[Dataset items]
------------------------

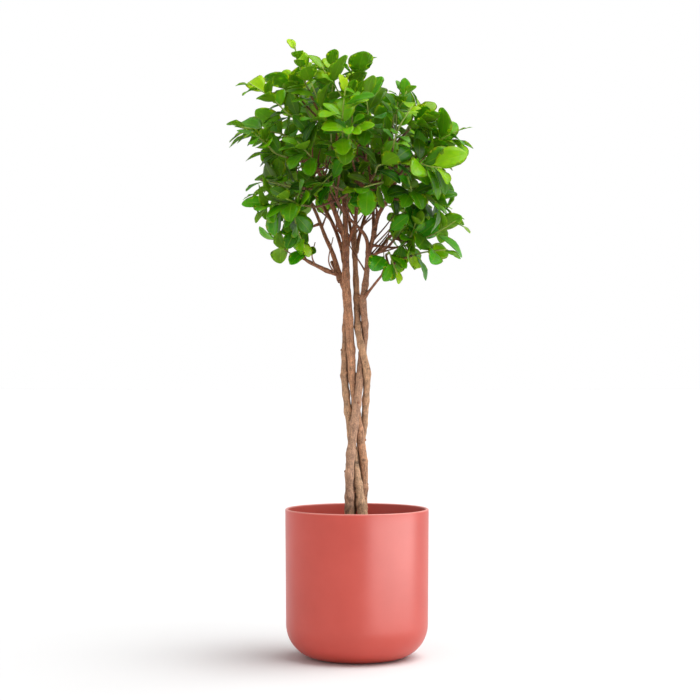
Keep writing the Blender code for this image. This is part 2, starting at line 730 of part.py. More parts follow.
def place_leaves(placed, grown):
    """Leaves taken in turn from every shoot, so that no shoot claims the room first."""
    found = {row[0]: [] for row in grown}
    missing = 0
    for index in range(max(row[4] for row in grown)):
        for number, stem, twig, shoot, count, size, turn, *_ in grown:
            if index >= count:
                continue
            index_here = count - 1 - index
            place = leaf_places(shoot[:, :3], count, turn)[index_here]
            owner = "shoot_%02d" % number
            for attempt in range(LEAF_TRIES):
                pose = leaf_pose(number, index_here, attempt, place, count, size)
                probes = [leaf_tree(pose, CLEARANCE, 0.0), leaf_tree(pose, CLEARANCE, STALK_SHARE)]
                centre = pose[0] @ Vector((0, pose[1] / 2, 0))
                reach = pose[1] * LEAF_REACH
                if placed.clear(probes[0], centre, reach, owner, probes[1]):
                    real = leaf_tree(pose, 0.0, 0.0)
                    placed.add(real, centre, reach, owner, leaf_tree(pose, 0.0, STALK_SHARE))
                    found[number].append(pose)
                    break
            else:
                missing += 1
    print("leaves", sum(len(v) for v in found.values()), "left out", missing)
    return found


def build_stems(home, surface, routes, limbs, grown):
    for name, route in routes.items():
        pieces = [tube(name, route, STEM_SIDES, home)]
        for number, limb in enumerate(limbs[name]):
            sides = STEM_SIDES if limb[0, 3] > THICK_LIMB else TWIG_SIDES
            pieces.append(tube("%s_limb_%d" % (name, number), limb, sides, home))
        for number, stem, twig, *_ in grown:
            if stem == name:
                pieces.append(tube("%s_twig_%d" % (name, number), twig, TWIG_SIDES, home))
        join(name, pieces, surface)


def build_sprays(home, surface, grown, leaves):
    for number, stem, twig, shoot, *_ in grown:
        name = "spray_%02d" % (number + 1)
        pieces = [tube(name, shoot, TWIG_SIDES, home)]
        for index, pose in enumerate(leaves[number]):
            mesh = bpy.data.meshes.new("leaf")
            shape = posed_blade(pose, LEAF_THICKNESS)
            shape.to_mesh(mesh)
            shape.free()
            pieces.append(add_object("%s_leaf_%d" % (name, index), mesh, home))
        join(name, pieces, surface)


def main():
    clear_scene()
    home = new_collection("potted_ficus")
    cutters = new_collection("cutters")
    cutters.hide_render = True
    coral = material("coral_glaze", "DE6E62", 0.42)
    earth = material("potting_soil", "3A2A20", 0.95)
    bark = material("bark", "A9744C", 0.75)
    green = material("leaf_green", "4E9A1E", 0.45)

    routes = stem_routes()
    limbs = {name: limb_routes(name, routes[name][-1]) for name in STEMS}
    build_pot(home, coral)
    feet = [tuple(route[0, [0, 1, 3]]) for route in routes.values()]
    build_soil(home, cutters, earth, feet)

    placed = Placed()
    for name in STEMS:
        add_to_placed(placed, routes[name], name)
        for limb in limbs[name]:
            add_to_placed(placed, limb, name)
    grown = place_shoots(placed, limbs, front_shoots() + back_shoots())
    leaves = place_leaves(placed, grown)
    build_stems(home, bark, routes, trimmed_limbs(limbs, grown), grown)
    build_sprays(home, green, grown, leaves)


if __name__ == "__main__":
    main()
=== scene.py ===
# %% [markdown]
# # A potted ficus with a braided trunk
#
# Four young trees were woven together while their stems were soft, then left to branch into one
# loose head. The real plant is bark, green wood and leaves in a glazed pot. This notebook dresses
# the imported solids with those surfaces, one piece after another.

import math
import random
from collections import namedtuple

import bmesh
import bpy
import numpy as np
from mathutils import Matrix, Vector
from mathutils.bvhtree import BVHTree
from mathutils.kdtree import KDTree


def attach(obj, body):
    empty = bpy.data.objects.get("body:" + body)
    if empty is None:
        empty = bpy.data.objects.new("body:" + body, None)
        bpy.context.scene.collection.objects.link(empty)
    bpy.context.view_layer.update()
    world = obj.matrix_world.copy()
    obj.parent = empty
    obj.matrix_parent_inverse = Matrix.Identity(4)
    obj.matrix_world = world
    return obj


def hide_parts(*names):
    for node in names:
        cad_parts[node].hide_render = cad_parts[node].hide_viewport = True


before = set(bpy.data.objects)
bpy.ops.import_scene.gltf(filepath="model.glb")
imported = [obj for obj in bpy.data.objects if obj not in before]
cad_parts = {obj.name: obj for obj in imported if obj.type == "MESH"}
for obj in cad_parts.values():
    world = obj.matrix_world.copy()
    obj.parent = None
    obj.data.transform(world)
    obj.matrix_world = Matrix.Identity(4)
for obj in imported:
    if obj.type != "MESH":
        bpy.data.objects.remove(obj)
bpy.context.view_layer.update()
MM = 0.001

# %% [markdown]
# ## Helpers
#
# Colours are picked on a screen, so they are written as sRGB hex values. Blender mixes light in
# linear numbers, and one function turns one into the other. A pattern is measured on the real
# thing in millimetres, and a second function turns that into the scale of a texture. A third adds
# any node with its settings and what feeds it, so that a node tree reads like a list.

# %% Colour and scale helpers
def colour(code):
    """An sRGB hex value as linear red, green, blue and a solid alpha."""
    channels = [int(code[i : i + 2], 16) / 255 for i in (0, 2, 4)]
    return (*[c / 12.92 if c <= 0.04045 else ((c + 0.055) / 1.055) ** 2.4 for c in channels], 1.0)


def marks_of(size):
    """The scale of a pattern whose marks are this many millimetres wide: how many fill a metre."""
    return float(round(1 / (size * MM)))


print("white is", colour("FFFFFF"), "and 2.5 mm marks have the scale", marks_of(2.5))

# %% Node helpers
# Inputs of three kinds of node in the order in which a row of numbers fills them.
NOISE = ("Vector", "Scale", "Detail", "Roughness")
RANGE = ("Value", "From Min", "From Max", "To Min", "To Max")
BUMP = ("Height", "Strength", "Distance", "Normal")


def feed(tree, node, inputs):
    """Fills inputs, each with a value, from a socket or from a node's first working output."""
    for name, value in inputs.items():
        if isinstance(value, bpy.types.Node):
            value = next(socket for socket in value.outputs if socket.enabled)
        if isinstance(value, bpy.types.NodeSocket):
            tree.links.new(value, node.inputs[name])
        else:
            node.inputs[name].default_value = value


def add(tree, kind, inputs=(), stops=(), **settings):
    """One node with its settings and inputs. Stops are the places and codes of a ramp's colours."""
    node = tree.nodes.new(kind)
    for name, value in settings.items():
        setattr(node, name, value)
    feed(tree, node, dict(inputs))
    if stops:
        marks = node.color_ramp.elements
        for mark, (place, code) in zip((marks[0], marks[1]), (stops[0], stops[-1])):
            mark.position, mark.color = place, colour(code)
        for place, code in stops[1:-1]:
            marks.new(place).color = colour(code)
    return node


print("a row fills", len(NOISE), "inputs of a noise,", len(RANGE), "of a range,", len(BUMP), "of a bump")

# %% Object and surface helpers
def add_object(name, data):
    made = bpy.data.objects.new(name, data)
    bpy.context.scene.collection.objects.link(made)
    return made


def new_surface(name, inputs):
    """A material with one Principled shader, its tree, and the place on the piece to draw on."""
    made = bpy.data.materials.new(name)
    made.use_nodes = True
    tree = made.node_tree
    tree.nodes.clear()
    shader = add(tree, "ShaderNodeBsdfPrincipled", inputs)
    add(tree, "ShaderNodeOutputMaterial", {"Surface": shader})
    print("surface", name)
    return made, tree, shader, add(tree, "ShaderNodeTexCoord").outputs["Object"]


def keep(piece, slot, *nodes):
    """The piece rides on the plant and stands for these nodes, which are hidden. The slot is not used."""
    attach(piece, "root")
    if nodes:
        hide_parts(*nodes)


print("the first nodes to dress are", *sorted(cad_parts)[:3])

# %% [markdown]
# A geometry tree makes whatever repeats or follows a path. It gets its guide as a mesh and its
# sizes as named inputs, and its result is turned into a plain mesh, because the export keeps
# neither instances nor live trees.

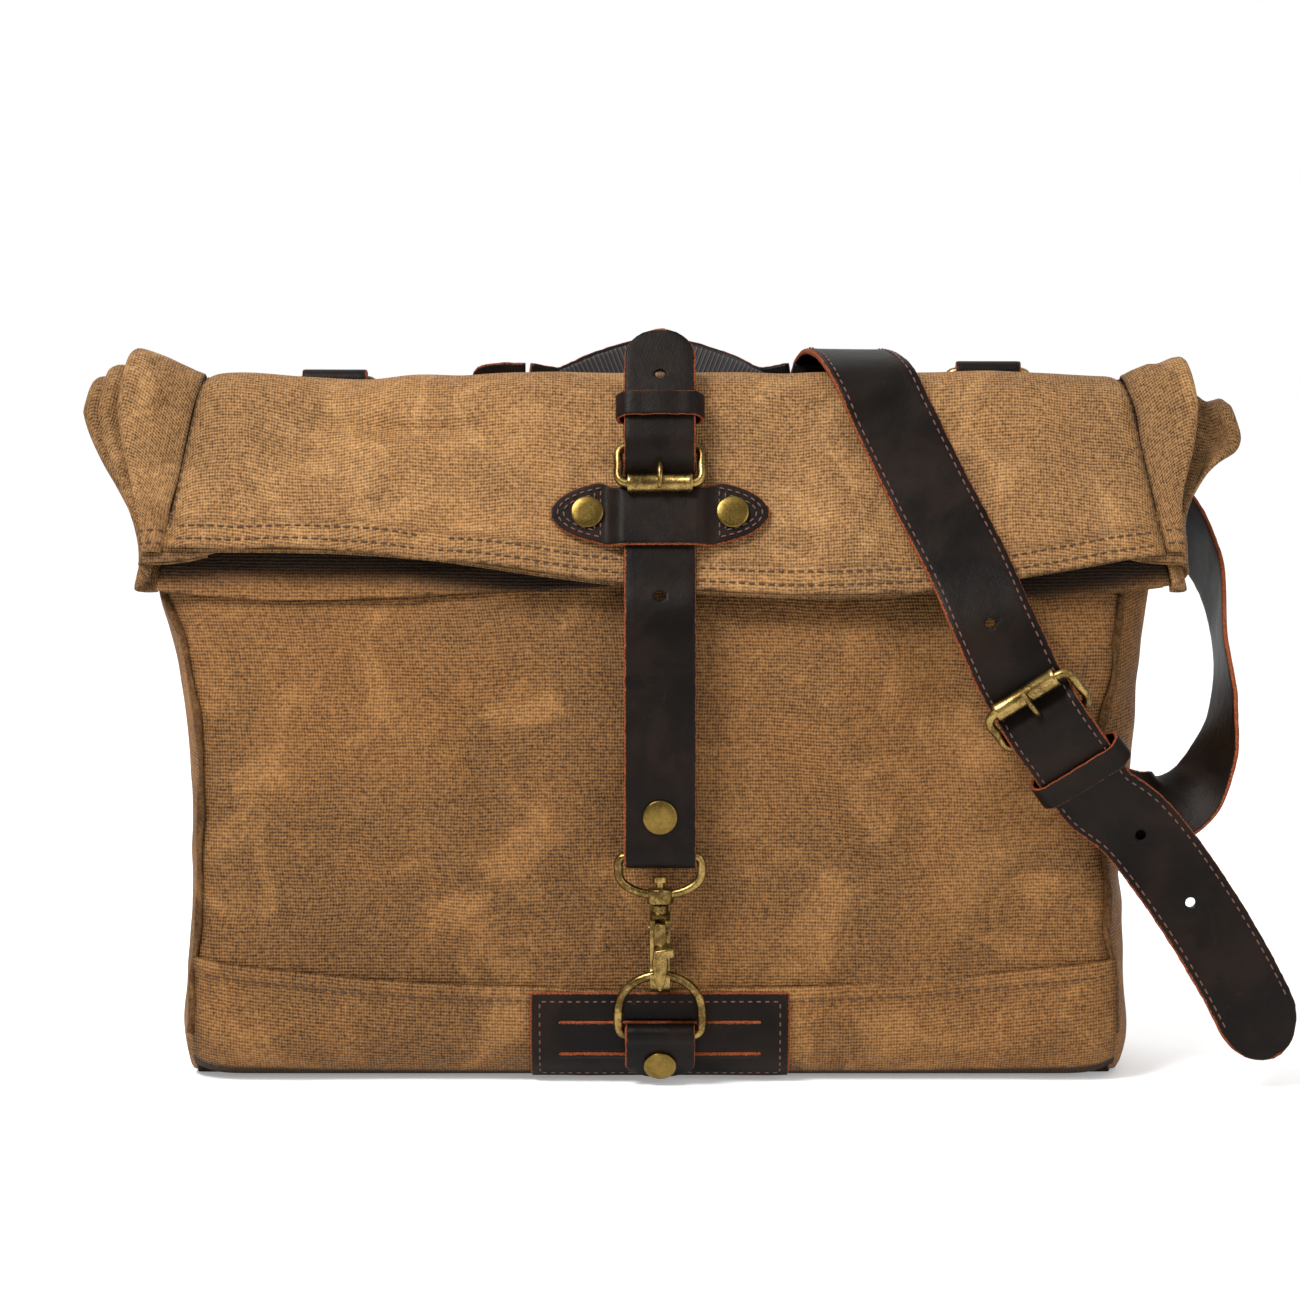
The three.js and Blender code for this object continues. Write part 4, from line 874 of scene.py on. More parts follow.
def outer_surface(u, v):
    """The outer layer, u from left to right, v from the back, over the fold, to the hem."""
    x = lerp(flap_edge(-1, 0), flap_edge(1, 0), u)
    s = lerp(-ARC, hem_length(x), v)
    x = lerp(flap_edge(-1, s), flap_edge(1, s), u)
    edge = np.minimum(u, 1 - u) * 390
    droop = ease(s, -5, 60)
    soft = 1 - np.exp(-((np.maximum(edge, 0) / 14) ** 2))
    lumps = 3.0 * ripple(x, s, 42, 91) + 1.7 * ripple(x + s * 0.6, s, 21, 92)
    held = 1 - 0.85 * np.exp(-((x / 46) ** 4)) - 0.6 * np.exp(-(((x - 95 - s * 0.35) / 24) ** 4))
    folds = 1.8 * creases(
        x,
        s,
        [
            (-175, 10, -110, 60, 8, 1.6),
            (-60, 20, -100, 70, 8, -1.2),
            (60, 15, 90, 70, 9, 1.6),
            (150, 5, 175, 60, 9, 1.3),
            (-140, 5, -70, 12, 5, -2.2),
            (110, 8, 160, 22, 6, -1.4),
        ],
    )
    dip = -3.6 * np.exp(-(((x + 118) / 38) ** 2)) - 1.6 * np.exp(-(((x - 175) / 30) ** 2))
    top = np.exp(-(((s + 12) / 16) ** 2))
    turn = -3.2 * np.exp(-((np.maximum(edge, 0) / 3.2) ** 1.3))
    from_hem = hem_length(x) - s
    hem = (0.9 * (1 - ease(from_hem, 9.5, 11.5))
           + 0.25 * ripple(x, from_hem * 0.3, 4.2, 95) * np.exp(-from_hem / 9))
    stitched = (-0.5 * np.exp(-(((from_hem - 3.2) / 1.0) ** 2))
                - 0.5 * np.exp(-(((from_hem - 8.6) / 1.0) ** 2)))
    o = (soft * held * (lumps * lerp(0.6, 1, droop) + folds * ease(s, -4, 12))
         + dip * top + turn + hem + stitched)
    return fold_point(x, s, o - 0.4)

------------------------

Among the records above, extract exactly the lines from the line with "routes = stem_routes()" to the line with "for node in", both lines included, and leave out the rest.

    routes = stem_routes()
    limbs = {name: limb_routes(name, routes[name][-1]) for name in STEMS}
    build_pot(home, coral)
    feet = [tuple(route[0, [0, 1, 3]]) for route in routes.values()]
    build_soil(home, cutters, earth, feet)

    placed = Placed()
    for name in STEMS:
        add_to_placed(placed, routes[name], name)
        for limb in limbs[name]:
            add_to_placed(placed, limb, name)
    grown = place_shoots(placed, limbs, front_shoots() + back_shoots())
    leaves = place_leaves(placed, grown)
    build_stems(home, bark, routes, trimmed_limbs(limbs, grown), grown)
    build_sprays(home, green, grown, leaves)


if __name__ == "__main__":
    main()
=== scene.py ===
# %% [markdown]
# # A potted ficus with a braided trunk
#
# Four young trees were woven together while their stems were soft, then left to branch into one
# loose head. The real plant is bark, green wood and leaves in a glazed pot. This notebook dresses
# the imported solids with those surfaces, one piece after another.

import math
import random
from collections import namedtuple

import bmesh
import bpy
import numpy as np
from mathutils import Matrix, Vector
from mathutils.bvhtree import BVHTree
from mathutils.kdtree import KDTree


def attach(obj, body):
    empty = bpy.data.objects.get("body:" + body)
    if empty is None:
        empty = bpy.data.objects.new("body:" + body, None)
        bpy.context.scene.collection.objects.link(empty)
    bpy.context.view_layer.update()
    world = obj.matrix_world.copy()
    obj.parent = empty
    obj.matrix_parent_inverse = Matrix.Identity(4)
    obj.matrix_world = world
    return obj


def hide_parts(*names):
    for node in names:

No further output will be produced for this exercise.